YOUR OBJECTIVE: The entries below contain a line with "plate = ground(layer(0, plate_thickness))" and a line with "its imported solids.". Retype exactly everything from the first down to the second, both included, and nothing else.

DATA RECORDS:
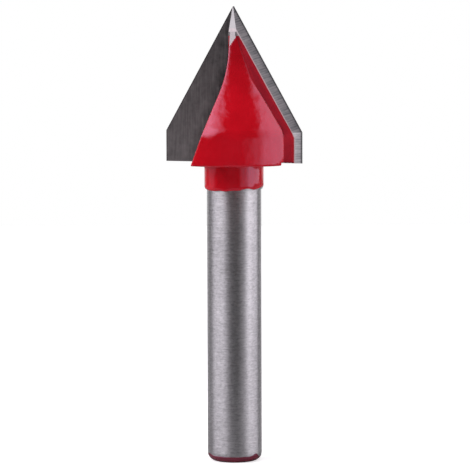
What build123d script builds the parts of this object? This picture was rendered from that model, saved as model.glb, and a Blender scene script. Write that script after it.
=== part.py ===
"""V groove router bit with a 6 mm shank and two brazed carbide cutting plates.

One turned steel body (shank, collar and two-lobed head) carries two thin cemented carbide plates,
each on its own layer of braze. Millimetres. The bit's axis is Z, the shank's end face is at z = 0
and the cutting tip points up. Both cutting edges lie in the XZ plane. Everything on the +X side is
modelled once and turned half a turn about Z for the other side.
"""

import os
from math import cos, radians, sin, tan

from build123d import *

# Shank and collar
shank_diameter = 6.0
shank_length = 30.2  # end face to the collar
shank_end_round = 1.0  # rounded corner of the end face
collar_diameter = 6.34
collar_length = 2.85
collar_edge_round = 0.08
neck_round = 0.25  # where the collar runs into the head's flat underside

# Steel head
head_diameter = 15.1
head_cone_half_angle = 28.8
head_edge_round = 0.15  # lower rim of the head
head_shoulder_round = 2.0  # where the cone meets the cylinder

# Cutting edges
cutting_diameter = 16.0
v_angle = 60.0  # included angle of the groove that the bit cuts
straight_edge = 3.42  # length of the edges parallel to the axis
plate_lift = 0.05  # the plates' lower ends above the head's underside
tip_flat = 0.12  # worn off the meeting point

# Carbide plates, angles measured in a level section
plate_thickness = 1.25
plate_overlap = 0.05  # how far each plate passes the axis at the tip
cone_relief_angle = 29.5
straight_relief_angle = 19.4
braze_thickness = 0.18

# Gullets in front of the plates
gullet_root_x = 4.1  # where the wall meets the rake plane at the head's underside
gullet_web_x = 0.22  # the same beside the tip, where the wall runs upright
gullet_lean = 21.5  # lean of the wall from the axis
gullet_flare = 14.0  # turn of the wall from square to the plate
gullet_bend_radius = 12.0
gullet_corner_round = 0.25
plate_to_gullet = 0.42  # the plate's inner edge stays this far outside the wall's root

# Backing flats, the narrow lands behind the plates
land_step = 0.1  # below the ground flank of plate and braze
land_depth = 3.12  # from the rake plane to the lands' far side
cone_land_angle = 16.5
straight_land_angle = 17.2

# Tip facets, ground across plate, braze and steel behind the point
facet_angle = 25.2  # lean from the axis
facet_offset = 0.07  # from the axis, at the height of the meeting point
facet_end_x = 0.36  # lower end of the facet's edge
facet_end_depth = 4.69  # the same point below the meeting point
facet_edge_lean = 21.8  # the facet's edge from straight up the slope

# End relief, ground under each plate and the steel just behind it
end_relief_angle = 4.0  # rise of the ground face away from the plate's front
end_relief_depth = 3.4  # from the rake plane

# Heights and radii that follow
shank_r = shank_diameter / 2
collar_r = collar_diameter / 2
head_r = head_diameter / 2
cutting_r = cutting_diameter / 2
head_z = shank_length + collar_length
plate_z = head_z + plate_lift
corner_z = plate_z + straight_edge
v_slope = tan(radians(v_angle / 2))
apex_z = corner_z + cutting_r / v_slope
tip_z = apex_z - tip_flat
seat_depth = plate_thickness + braze_thickness
head_corner_z = apex_z - head_r / tan(radians(head_cone_half_angle))
lean_slope = tan(radians(gullet_lean))
inner_edge_foot_x = gullet_root_x + plate_to_gullet - plate_lift * lean_slope
inner_edge_top_z = plate_z + (inner_edge_foot_x + plate_overlap) / lean_slope

# Sizes of the cutting bodies, which reach past the steel
past = 6.0
below = 2.0  # under the head's underside
block = 60.0  # longer than the bit
near = 0.001  # for picking edges by their place


def half_turn(shape):
    return shape.rotate(Axis.Z, 180)


def beyond(point, normal):
    """A block that fills the side of a plane that its normal points to."""
    on_plane = (Align.CENTER, Align.CENTER, Align.MIN)
    return Plane(origin=point, z_dir=normal) * Box(block, block, block, align=on_plane)


def flank(angle, sloped, inset=0.0, start=0.0):
    """What lies outside a plane ground behind a cutting edge, angle in a level section.

    The plane runs along the sloped edge or the straight one. It starts at a depth behind the rake
    plane and is inset there from a true flank of the plate.
    """
    relief = cone_relief_angle if sloped else straight_relief_angle
    x = cutting_r - start * tan(radians(relief)) - inset
    level = Vector(1, -tan(radians(angle)), 0)
    if sloped:
        level += Vector(0, 0, v_slope)
    return beyond((x, -start, corner_z), level)


def turned_blank():
    """The lathe-turned steel before any milling."""
    with BuildPart() as blank:
        with BuildSketch(Plane.XZ):
            with BuildLine():
                Polyline(
                    (0, 0),
                    (shank_r, 0),
                    (shank_r, shank_length),
                    (collar_r, shank_length),
                    (collar_r, head_z),
                    (head_r, head_z),
                    (head_r, head_corner_z),
                    (0, apex_z),
                    close=True,
                )
            make_face()
        revolve(axis=Axis.Z)

        def rim(radius, z):
            circles = blank.edges().filter_by(GeomType.CIRCLE)
            return [e for e in circles if abs(e.radius - radius) < near and abs(e.center().Z - z) < near]

        fillet(rim(shank_r, 0), shank_end_round)
        fillet(rim(collar_r, shank_length), collar_edge_round)
        fillet(rim(collar_r, head_z), neck_round)
        fillet(rim(head_r, head_z), head_edge_round)
        fillet(rim(head_r, head_corner_z), head_shoulder_round)
    return blank.part


def gullet():
    """The milled space in front of the +X plate: a leaning wall, bent upright beside the tip."""
    top_z = apex_z + past
    low_z = head_z - below
    reach = head_r + past
    bend_z = head_z + (gullet_root_x - gullet_web_x) / lean_slope
    low_x = gullet_root_x + below * lean_slope
    with BuildPart() as tool:
        with BuildSketch(Plane.XZ) as side:
            with BuildLine():
                wall = FilletPolyline(
                    (low_x, low_z),
                    (gullet_web_x, bend_z),
                    (gullet_web_x, top_z),
                    radius=gullet_bend_radius,
                )
                Polyline(wall @ 1, (reach, top_z), (2 * reach, low_z), wall @ 0)
            make_face()
        flare = Vector(-sin(radians(gullet_flare)), cos(radians(gullet_flare)), 0)
        extrude(amount=reach, dir=flare)
        front = tool.edges().filter_by_position(Axis.Y, -near, near)
        root = [e for e in front if e.center().X < reach and abs((e @ 0).Z - (e @ 1).Z) > near]
        fillet(root, gullet_corner_round)
    return tool.part


def plate_outline():
    """The +X plate seen square to its rake face, before its flanks are ground."""
    with BuildSketch(Plane.XZ) as outline:
        Polygon(
            (inner_edge_foot_x, plate_z),
            (cutting_r, plate_z),
            (cutting_r, corner_z),
            (0, apex_z),
            (-plate_overlap, apex_z),
            (-plate_overlap, inner_edge_top_z),
            align=None,
        )
    return outline.sketch


def seat():
    """The pocket milled into the steel behind the gullet, for plate and braze."""
    outer = cutting_r + past
    low_z = head_z - below
    low_x = inner_edge_foot_x + (plate_z - low_z) * lean_slope
    clear_x = -(gullet_web_x + gullet_corner_round)
    with BuildPart() as tool:
        with BuildSketch(Plane.XZ):
            Polygon(
                (low_x, low_z),
                (outer, low_z),
                (outer, apex_z + past),
                (clear_x, apex_z + past),
                (clear_x, inner_edge_top_z),
                (-plate_overlap, inner_edge_top_z),
                align=None,
            )
        extrude(amount=seat_depth)
    return tool.part


def tip_facet():
    """What the grinding wheel takes off behind the point; its edge leaves a slanted step."""
    lean = radians(facet_angle)
    outward = Vector(0, -cos(lean), sin(lean))
    slope = Plane(origin=(0, -facet_offset, apex_z), x_dir=(1, 0, 0), z_dir=outward)
    low_y = -facet_end_depth / cos(lean)
    rise = past - low_y
    high_x = facet_end_x + rise * tan(radians(facet_edge_lean))
    with BuildPart() as tool:
        with BuildSketch(slope):
            Polygon((facet_end_x, low_y), (high_x, past), (-past, past), (-past, low_y), align=None)
        extrude(amount=past)
    return tool.part


def lands():
    """What is cut off the steel behind the braze, where the lands lie below the ground flanks."""
    low_z = head_z - below
    inward = (Align.CENTER, Align.MAX, Align.MIN)
    behind = Pos(0, -seat_depth, low_z) * Box(block, land_depth - seat_depth, block, align=inward)
    cone_land = flank(cone_land_angle, True, land_step, seat_depth)
    straight_land = flank(straight_land_angle, False, land_step, seat_depth)
    return (cone_land + straight_land) & behind


def end_relief():
    """What is ground off under the +X plate, on a face that rises from its front edge."""
    under = beyond((0, 0, plate_z), (0, -tan(radians(end_relief_angle)), -1))
    outward = (Align.MIN, Align.CENTER, Align.CENTER)
    beside_collar = Pos(collar_r + neck_round, 0, plate_z) * Box(block, 2 * end_relief_depth, block, align=outward)
    return under & beside_collar


def steel_body():
    body = turned_blank()
    for cut in (gullet(), seat(), lands(), end_relief(), tip_facet()):
        body = body - cut - half_turn(cut)
    return body


def ground(piece):
    """Grinds the flanks, the lower end, the tip facets and the worn point."""
    piece = piece - flank(cone_relief_angle, True) - flank(straight_relief_angle, False) - end_relief()
    piece = piece - tip_facet() - half_turn(tip_facet())
    return piece - beyond((0, 0, tip_z), (0, 0, 1))


def layer(near, far):
    """The plate's outline as a layer between two depths behind the rake plane."""
    with BuildPart() as slab:
        with BuildSketch(Plane.XZ.offset(near)):
            add(plate_outline())
        extrude(amount=far - near)
    return slab.part


def write(name, shape):
    solids = shape.solids()
    solid = solids[0] if len(solids) == 1 else Compound(children=list(solids))
    solid.label = name
    export_step(solid, f"parts/{name}.step")
    box = solid.bounding_box()
    print(name, len(solids), "solid", round(shape.volume, 2), "mm3", box.min, box.max)


os.makedirs("parts", exist_ok=True)
plate = ground(layer(0, plate_thickness))
braze = ground(layer(plate_thickness, seat_depth))
write("steel_body", steel_body())
write("carbide_plate_1", plate)
write("carbide_plate_2", half_turn(plate))
write("braze_1", braze)
write("braze_2", half_turn(braze))
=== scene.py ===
"""Looks of the V groove router bit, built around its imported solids.

The steel body, the carbide plates and the braze keep their solids and get ground and satin metal finishes.
The red enamel is a skin of its own over head and collar, and a second dip covers the shank's end.
Lengths are in millimetres, and MM turns them into metres. Only lamps and floor are given in metres.
The bit's axis is Z and the tip points up. Angles are in degrees until a function turns them.
"""

from math import acos, atan2, cos, degrees, exp, hypot, pi, radians, sin, tan

import bmesh
import bpy
from mathutils import Matrix, Vector, noise
from mathutils.bvhtree import BVHTree


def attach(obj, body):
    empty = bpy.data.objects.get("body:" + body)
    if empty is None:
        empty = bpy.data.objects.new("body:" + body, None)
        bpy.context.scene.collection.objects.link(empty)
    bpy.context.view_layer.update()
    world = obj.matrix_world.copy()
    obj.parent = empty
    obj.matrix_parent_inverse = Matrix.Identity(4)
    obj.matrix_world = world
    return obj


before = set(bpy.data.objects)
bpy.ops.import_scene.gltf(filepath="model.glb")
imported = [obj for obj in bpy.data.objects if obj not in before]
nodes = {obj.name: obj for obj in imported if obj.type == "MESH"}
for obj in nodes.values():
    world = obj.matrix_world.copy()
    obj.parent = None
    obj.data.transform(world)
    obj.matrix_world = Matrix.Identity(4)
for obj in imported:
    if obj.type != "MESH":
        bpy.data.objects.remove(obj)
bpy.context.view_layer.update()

MM = 0.001
X = Vector((1, 0, 0))
Y = Vector((0, 1, 0))
Z = Vector((0, 0, 1))

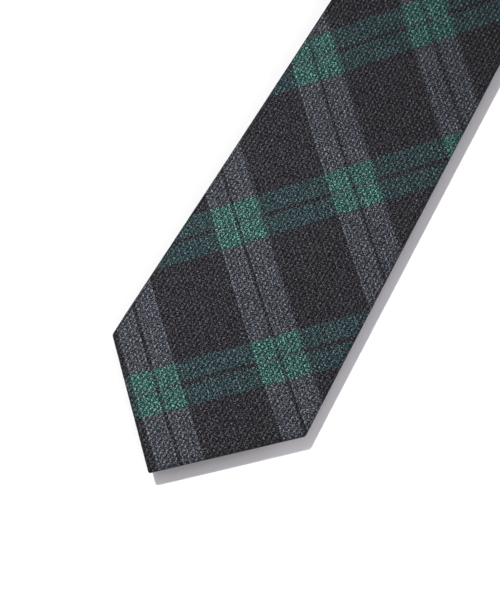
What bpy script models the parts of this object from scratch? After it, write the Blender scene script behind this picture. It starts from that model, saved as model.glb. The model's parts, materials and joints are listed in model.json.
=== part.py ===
"""A gentlemen's plaid necktie, folded in quarters as it lies on a shelf.

The tie is one long bias-cut tube of fabric around a wool interlining. Here it is folded three times into
four flat layers. From the top they are the front blade (face up), the upper blade, the neck (face up) and
the tail. The front blade points to -X, and both far folds are at +X. The object's frame has its origin
under the middle of the folded stack, at the height of the surface that it lies on.
"""

import math

import bmesh
import bpy

MM = 0.001

# Driving dimensions, in millimetres.
FRONT_WIDTH = 74.8  # across the front blade's shoulders
NECK_WIDTH = 33.0
TAIL_WIDTH = 41.0
TIP_OFF_CENTRE = 2.6  # the front point is cut a little off the blade's centre line
FRONT_SHOULDER_PLUS_Y = 34.7  # from the front point to each shoulder, along the tie
FRONT_SHOULDER_MINUS_Y = 38.1
TAIL_SHOULDER = 20.5
TAPER_LENGTH = 704.0  # from the front shoulders to the narrow neck
TAPER_POWER = 1.81
TAIL_FLARE_START = 900.0  # along the tie, where it begins to widen again
TAIL_FLARE_LENGTH = 510.0
TAIL_FLARE_POWER = 1.5

PLY = 0.45  # one thickness of the shell fabric
CLEARANCE = 0.3  # between pieces that touch on the real tie
INTERLINING = 0.75
LINING = 0.25  # tippings and labels
THICKNESS = 2 * PLY + INTERLINING + LINING + 3 * CLEARANCE  # of the made-up tie

BACK_GAP = 1.8  # between two layers that lie back to back, with the keeper and labels between
FACE_GAP = 0.6  # between two layers that lie face to face

FAR_FOLD = 386.0  # the folds' axes and the tail's point, along X from the front point
NECK_FOLD = 27.1
TAIL_POINT = 60.0

SLIT = 1.2  # the tube's open centre back, which the slip stitch closes
STITCH = SLIT - 2 * CLEARANCE
HEM = 7.0  # shell fabric turned over behind the points
FRONT_BAR_TACK = 112.0  # from the front point
TAIL_BAR_TACK = 55.0  # from the tail's point
FRONT_TIPPING_LENGTH = 135.0
TAIL_TIPPING_LENGTH = 72.0
FRONT_NECK_SEAM = 700.0  # along the tie
TAIL_NECK_SEAM = 960.0
SEAM_GAP = 2 * CLEARANCE + 0.4
SIDE_STEP = 32.0  # spacing of the points along a curved side

KEEPER_X = 174.0  # middle of the keeper, from the front point
KEEPER_WIDTH = 12.0
KEEPER_SPAN = 52.0
KEEPER_FOOT = 4.0
KEEPER_PLY = 0.4
KEEPER_OPENING = 0.95  # pressed flat, between the blade's back and the loop
BRAND_LABEL = (26.0, 46.0)
BRAND_LABEL_X = 212.0
CARE_LABEL = (22.0, 15.0)
CARE_LABEL_X = 190.0
FRONT_TACK = (1.6, 9.0)
TAIL_TACK = (1.4, 7.0)
TACK_HEIGHT = 0.5
STITCH_START = 4.0  # from a bar tack to the slip stitch's first end
KEEPER_TACK = (9.0, 0.8)
LABEL_TACK = (1.0, 3.0)
LABEL_TACK_HEIGHT = 0.3
PAST_END = 4.0  # how far a cutter runs beyond what it cuts
BEND_SEGMENTS = 10

BEND_BACK = math.pi * (BACK_GAP + THICKNESS) / 2  # length of tie that each fold takes up
BEND_FACE = math.pi * (FACE_GAP + THICKNESS) / 2

# Heights of the four layers' undersides.
TAIL_Z = 0.0
NECK_Z = TAIL_Z + THICKNESS + BACK_GAP
UPPER_Z = NECK_Z + THICKNESS + FACE_GAP
BLADE_Z = UPPER_Z + THICKNESS + BACK_GAP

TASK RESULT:
plate = ground(layer(0, plate_thickness))
braze = ground(layer(plate_thickness, seat_depth))
write("steel_body", steel_body())
write("carbide_plate_1", plate)
write("carbide_plate_2", half_turn(plate))
write("braze_1", braze)
write("braze_2", half_turn(braze))
=== scene.py ===
"""Looks of the V groove router bit, built around its imported solids.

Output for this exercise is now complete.